On Tuesday, a "high-ranking" Samsung official reportedly called LG engineers "stupid," saying claims over the merits of their technology were "unacceptable." In response, LG said Samsung had shown it was "losing it" by opting to volley abusive remarks at a competitor.
And Thursday, LG staged a press conference to announce it was in talks with Sony about providing its 3D TV panels to the Japanese maker – seen as a way for LG to court allies in the growing 3D war.
At the root of the fighting is a desire to determine who possesses the best technology to enhance the viewing experience of the nascent 3D TV sets. LG says its film patterned retarder (FPR) technology is an advance on the industry standard shutter glass technology, both of which require glasses. LG says FPR eliminates blurry images, and that its glasses are lighter than previous issues. Samsung says FPR is outdated.
The warring kicked off in January at a trade show in Las Vegas. In February, the sparring took another turn when LG took at swipe by telling journalists that Samsung's 3D technology was a generation behind. Samsung responded in kind, and ran an ad campaign saying the difference in technology was like "night and day," reported Reuters.
Why so nasty? The stakes are high.
While the 3D TV market is fledgling – an estimate puts its share of the flat-screen market at 2 percent last year – industry observers expect the high-tech units to claim more than 40 percent of all flat-screen sales within about three years.

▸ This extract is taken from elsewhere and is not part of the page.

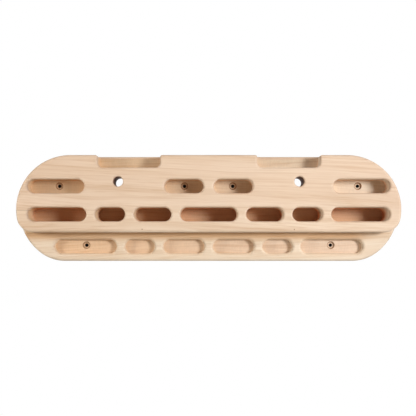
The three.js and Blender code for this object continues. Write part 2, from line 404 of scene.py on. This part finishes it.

Rivals Samsung and LG are known to privately contempt for one another, though rarely does their distaste play out in public. "Even though it can be ugly at times," said Michael Breen, chairman of Seoul-based public relations firm Insight Communications Consultants, "it does not usually break out in public in that way."
The animosity, he added, may be driven by LG's historical position as a "follower" to Samsung, which is the forerunner in the electronics sector and South Korea's No. 1 conglomerate.